Vila-Matas es un narrador que teje los hilos de sus historias sabiendo que el lector es mucho más que un simple trofeo, una presa atrapada, inmovilizada, en la trama que la palabra va urdiendo.
Ni una fina rebaba sale de sus labios cuando la historia avanza y nos lleva de un lugar a otro. La elasticidad del verbo reduce la distancia entre una rama y el acantilado, una falla profunda que parecía insalvable. De la planicie de Chile a la libresca Nantes, de una Barcelona tan soñadora como las gentes que retrató aquel viejo fotógrafo de la Plaza Rovira, a una isla de las Azores, no habitada, poseída por la naturaleza. Y en cada uno de esos lugares el hallazgo que justifica la peregrinación, la pieza clave que encaja en el puzzle de la historia.
Su palabra tiene una música de tonos medios, ajustados, equilibrados, como un prisma abierto que deja pasar la luz, pero sólo la que requiere el tempo de la narración. Su inteligencia es el abrigo que necesita la historia para que llegue a ser humana, humanamente creíble, algo que a la postre la hace más real que la realidad misma.
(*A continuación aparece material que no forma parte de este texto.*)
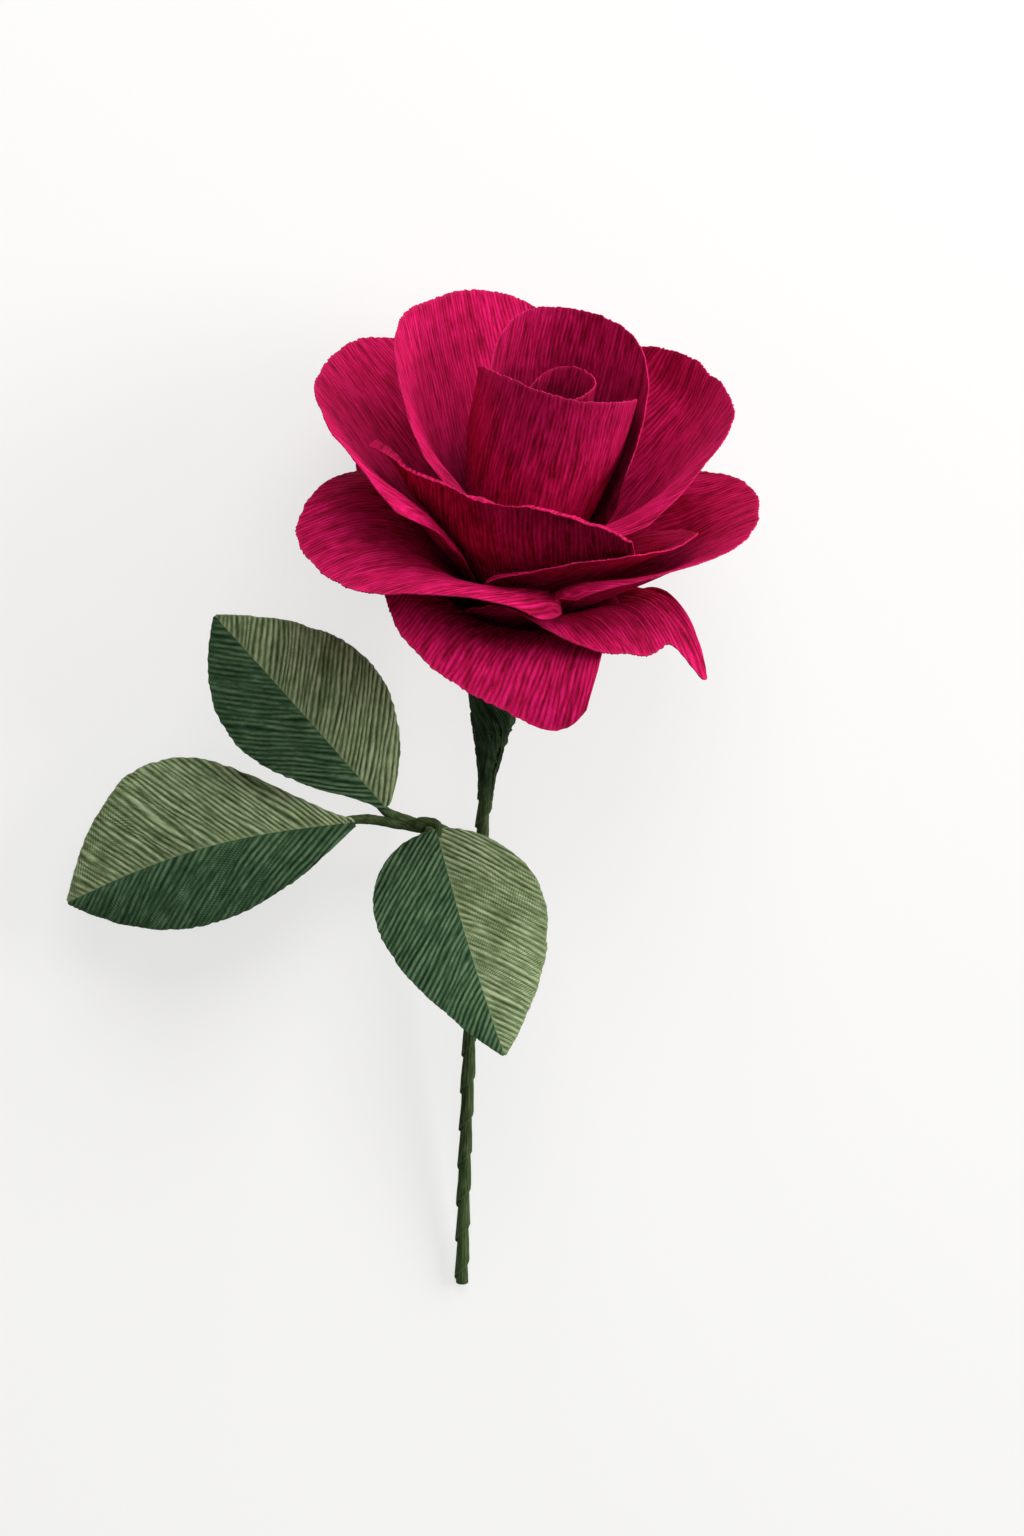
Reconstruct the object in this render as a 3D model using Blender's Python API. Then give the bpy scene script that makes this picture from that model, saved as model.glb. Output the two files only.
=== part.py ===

Y todo ello dejando entrever los fondos donde se cobija el fervor, un fervor semioculto, hostigado por el escepticismo de nuestra mirada ya resabiada, que desoye los cantos.
Vila-Matas, es el creador atrapado en las redes de la literatura, en esas redes que él hace suyas y en las que es un buen enfermo, aquel que paradójicamente solo puede salvarse con su propio veneno, con el antídoto de la escritura.